The problem -> Please return the full listing below without altering anything.

Supplied data ->
-- -- --
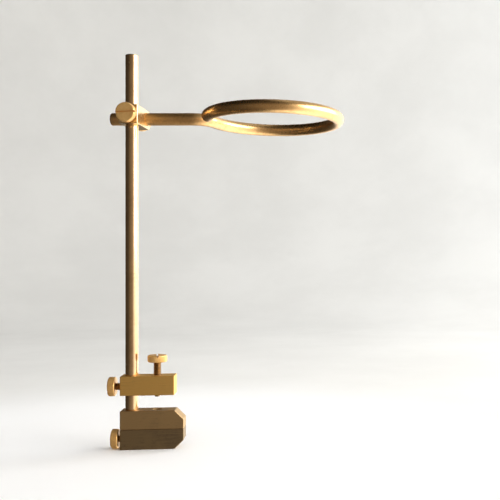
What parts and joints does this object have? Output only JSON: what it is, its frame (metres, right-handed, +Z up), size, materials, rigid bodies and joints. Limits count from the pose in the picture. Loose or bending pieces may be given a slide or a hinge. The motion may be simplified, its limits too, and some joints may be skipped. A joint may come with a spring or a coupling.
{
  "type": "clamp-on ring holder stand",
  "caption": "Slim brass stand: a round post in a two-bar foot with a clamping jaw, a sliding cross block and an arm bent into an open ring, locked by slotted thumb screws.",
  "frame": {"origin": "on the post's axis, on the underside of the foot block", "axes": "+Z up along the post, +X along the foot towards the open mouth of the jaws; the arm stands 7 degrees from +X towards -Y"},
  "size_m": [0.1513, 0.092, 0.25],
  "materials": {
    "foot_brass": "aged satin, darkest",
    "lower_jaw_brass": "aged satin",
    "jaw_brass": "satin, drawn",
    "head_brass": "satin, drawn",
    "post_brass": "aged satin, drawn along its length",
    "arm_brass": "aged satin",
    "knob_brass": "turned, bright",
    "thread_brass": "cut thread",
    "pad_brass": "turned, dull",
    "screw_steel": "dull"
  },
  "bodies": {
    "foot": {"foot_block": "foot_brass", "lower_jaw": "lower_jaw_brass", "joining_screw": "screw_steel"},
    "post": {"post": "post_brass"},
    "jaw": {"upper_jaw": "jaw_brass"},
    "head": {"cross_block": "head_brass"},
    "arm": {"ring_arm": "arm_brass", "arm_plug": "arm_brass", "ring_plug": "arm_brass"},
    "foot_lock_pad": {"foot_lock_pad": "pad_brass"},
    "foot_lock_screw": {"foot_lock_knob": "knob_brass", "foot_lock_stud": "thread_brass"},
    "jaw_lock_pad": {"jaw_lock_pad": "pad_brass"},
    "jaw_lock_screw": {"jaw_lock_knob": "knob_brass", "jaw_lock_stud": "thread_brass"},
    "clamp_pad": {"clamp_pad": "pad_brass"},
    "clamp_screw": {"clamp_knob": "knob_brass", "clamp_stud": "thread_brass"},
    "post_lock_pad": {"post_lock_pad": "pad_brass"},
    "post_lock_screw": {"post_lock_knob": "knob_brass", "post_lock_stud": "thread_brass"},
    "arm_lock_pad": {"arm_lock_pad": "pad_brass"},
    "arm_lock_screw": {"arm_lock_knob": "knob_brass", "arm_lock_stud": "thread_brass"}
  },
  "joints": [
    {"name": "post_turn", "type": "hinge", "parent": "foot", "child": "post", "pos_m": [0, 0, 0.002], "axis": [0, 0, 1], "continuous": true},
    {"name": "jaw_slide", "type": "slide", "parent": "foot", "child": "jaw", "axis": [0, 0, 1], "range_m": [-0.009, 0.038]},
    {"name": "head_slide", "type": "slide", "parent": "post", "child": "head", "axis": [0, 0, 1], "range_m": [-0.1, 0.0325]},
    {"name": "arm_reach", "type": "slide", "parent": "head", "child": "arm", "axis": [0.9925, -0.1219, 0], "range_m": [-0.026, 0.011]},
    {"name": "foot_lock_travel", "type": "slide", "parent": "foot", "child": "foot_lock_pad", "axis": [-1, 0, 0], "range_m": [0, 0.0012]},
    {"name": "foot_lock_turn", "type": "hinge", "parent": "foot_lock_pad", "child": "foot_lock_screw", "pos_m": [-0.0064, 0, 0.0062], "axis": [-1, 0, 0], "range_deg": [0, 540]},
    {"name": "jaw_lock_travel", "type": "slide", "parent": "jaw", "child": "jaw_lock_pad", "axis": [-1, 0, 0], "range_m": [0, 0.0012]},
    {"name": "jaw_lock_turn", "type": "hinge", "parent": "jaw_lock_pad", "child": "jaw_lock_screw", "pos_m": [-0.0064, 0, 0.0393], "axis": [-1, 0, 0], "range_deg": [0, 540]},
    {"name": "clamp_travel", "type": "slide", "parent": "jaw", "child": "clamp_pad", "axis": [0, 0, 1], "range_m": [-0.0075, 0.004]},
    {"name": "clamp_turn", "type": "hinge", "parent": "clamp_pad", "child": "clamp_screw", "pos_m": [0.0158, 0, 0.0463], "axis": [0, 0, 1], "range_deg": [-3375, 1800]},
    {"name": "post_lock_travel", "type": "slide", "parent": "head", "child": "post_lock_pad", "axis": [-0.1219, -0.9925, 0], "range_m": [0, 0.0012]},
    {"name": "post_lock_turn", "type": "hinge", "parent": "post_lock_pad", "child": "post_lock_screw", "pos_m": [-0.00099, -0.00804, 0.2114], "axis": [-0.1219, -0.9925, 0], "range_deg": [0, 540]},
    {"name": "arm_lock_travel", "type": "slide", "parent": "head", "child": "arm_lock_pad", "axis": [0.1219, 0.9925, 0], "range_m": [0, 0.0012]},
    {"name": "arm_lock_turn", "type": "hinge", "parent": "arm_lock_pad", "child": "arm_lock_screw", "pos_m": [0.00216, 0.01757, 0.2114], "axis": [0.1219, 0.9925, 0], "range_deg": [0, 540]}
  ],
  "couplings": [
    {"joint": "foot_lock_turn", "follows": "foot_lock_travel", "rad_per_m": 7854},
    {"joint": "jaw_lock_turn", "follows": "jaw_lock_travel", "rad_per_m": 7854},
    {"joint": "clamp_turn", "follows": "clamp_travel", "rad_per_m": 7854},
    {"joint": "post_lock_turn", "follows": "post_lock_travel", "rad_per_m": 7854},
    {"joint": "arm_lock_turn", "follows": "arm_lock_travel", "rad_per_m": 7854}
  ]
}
-- -- --
Result of this exercise ->
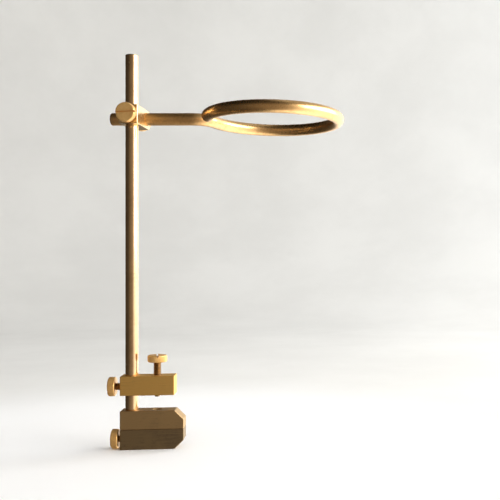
What parts and joints does this object have? Output only JSON: what it is, its frame (metres, right-handed, +Z up), size, materials, rigid bodies and joints. Limits count from the pose in the picture. Loose or bending pieces may be given a slide or a hinge. The motion may be simplified, its limits too, and some joints may be skipped. A joint may come with a spring or a coupling.
{
  "type": "clamp-on ring holder stand",
  "caption": "Slim brass stand: a round post in a two-bar foot with a clamping jaw, a sliding cross block and an arm bent into an open ring, locked by slotted thumb screws.",
  "frame": {"origin": "on the post's axis, on the underside of the foot block", "axes": "+Z up along the post, +X along the foot towards the open mouth of the jaws; the arm stands 7 degrees from +X towards -Y"},
  "size_m": [0.1513, 0.092, 0.25],
  "materials": {
    "foot_brass": "aged satin, darkest",
    "lower_jaw_brass": "aged satin",
    "jaw_brass": "satin, drawn",
    "head_brass": "satin, drawn",
    "post_brass": "aged satin, drawn along its length",
    "arm_brass": "aged satin",
    "knob_brass": "turned, bright",
    "thread_brass": "cut thread",
    "pad_brass": "turned, dull",
    "screw_steel": "dull"
  },
  "bodies": {
    "foot": {"foot_block": "foot_brass", "lower_jaw": "lower_jaw_brass", "joining_screw": "screw_steel"},
    "post": {"post": "post_brass"},
    "jaw": {"upper_jaw": "jaw_brass"},
    "head": {"cross_block": "head_brass"},
    "arm": {"ring_arm": "arm_brass", "arm_plug": "arm_brass", "ring_plug": "arm_brass"},
    "foot_lock_pad": {"foot_lock_pad": "pad_brass"},
    "foot_lock_screw": {"foot_lock_knob": "knob_brass", "foot_lock_stud": "thread_brass"},
    "jaw_lock_pad": {"jaw_lock_pad": "pad_brass"},
    "jaw_lock_screw": {"jaw_lock_knob": "knob_brass", "jaw_lock_stud": "thread_brass"},
    "clamp_pad": {"clamp_pad": "pad_brass"},
    "clamp_screw": {"clamp_knob": "knob_brass", "clamp_stud": "thread_brass"},
    "post_lock_pad": {"post_lock_pad": "pad_brass"},
    "post_lock_screw": {"post_lock_knob": "knob_brass", "post_lock_stud": "thread_brass"},
    "arm_lock_pad": {"arm_lock_pad": "pad_brass"},
    "arm_lock_screw": {"arm_lock_knob": "knob_brass", "arm_lock_stud": "thread_brass"}
  },
  "joints": [
    {"name": "post_turn", "type": "hinge", "parent": "foot", "child": "post", "pos_m": [0, 0, 0.002], "axis": [0, 0, 1], "continuous": true},
    {"name": "jaw_slide", "type": "slide", "parent": "foot", "child": "jaw", "axis": [0, 0, 1], "range_m": [-0.009, 0.038]},
    {"name": "head_slide", "type": "slide", "parent": "post", "child": "head", "axis": [0, 0, 1], "range_m": [-0.1, 0.0325]},
    {"name": "arm_reach", "type": "slide", "parent": "head", "child": "arm", "axis": [0.9925, -0.1219, 0], "range_m": [-0.026, 0.011]},
    {"name": "foot_lock_travel", "type": "slide", "parent": "foot", "child": "foot_lock_pad", "axis": [-1, 0, 0], "range_m": [0, 0.0012]},
    {"name": "foot_lock_turn", "type": "hinge", "parent": "foot_lock_pad", "child": "foot_lock_screw", "pos_m": [-0.0064, 0, 0.0062], "axis": [-1, 0, 0], "range_deg": [0, 540]},
    {"name": "jaw_lock_travel", "type": "slide", "parent": "jaw", "child": "jaw_lock_pad", "axis": [-1, 0, 0], "range_m": [0, 0.0012]},
    {"name": "jaw_lock_turn", "type": "hinge", "parent": "jaw_lock_pad", "child": "jaw_lock_screw", "pos_m": [-0.0064, 0, 0.0393], "axis": [-1, 0, 0], "range_deg": [0, 540]},
    {"name": "clamp_travel", "type": "slide", "parent": "jaw", "child": "clamp_pad", "axis": [0, 0, 1], "range_m": [-0.0075, 0.004]},
    {"name": "clamp_turn", "type": "hinge", "parent": "clamp_pad", "child": "clamp_screw", "pos_m": [0.0158, 0, 0.0463], "axis": [0, 0, 1], "range_deg": [-3375, 1800]},
    {"name": "post_lock_travel", "type": "slide", "parent": "head", "child": "post_lock_pad", "axis": [-0.1219, -0.9925, 0], "range_m": [0, 0.0012]},
    {"name": "post_lock_turn", "type": "hinge", "parent": "post_lock_pad", "child": "post_lock_screw", "pos_m": [-0.00099, -0.00804, 0.2114], "axis": [-0.1219, -0.9925, 0], "range_deg": [0, 540]},
    {"name": "arm_lock_travel", "type": "slide", "parent": "head", "child": "arm_lock_pad", "axis": [0.1219, 0.9925, 0], "range_m": [0, 0.0012]},
    {"name": "arm_lock_turn", "type": "hinge", "parent": "arm_lock_pad", "child": "arm_lock_screw", "pos_m": [0.00216, 0.01757, 0.2114], "axis": [0.1219, 0.9925, 0], "range_deg": [0, 540]}
  ],
  "couplings": [
    {"joint": "foot_lock_turn", "follows": "foot_lock_travel", "rad_per_m": 7854},
    {"joint": "jaw_lock_turn", "follows": "jaw_lock_travel", "rad_per_m": 7854},
    {"joint": "clamp_turn", "follows": "clamp_travel", "rad_per_m": 7854},
    {"joint": "post_lock_turn", "follows": "post_lock_travel", "rad_per_m": 7854},
    {"joint": "arm_lock_turn", "follows": "arm_lock_travel", "rad_per_m": 7854}
  ]
}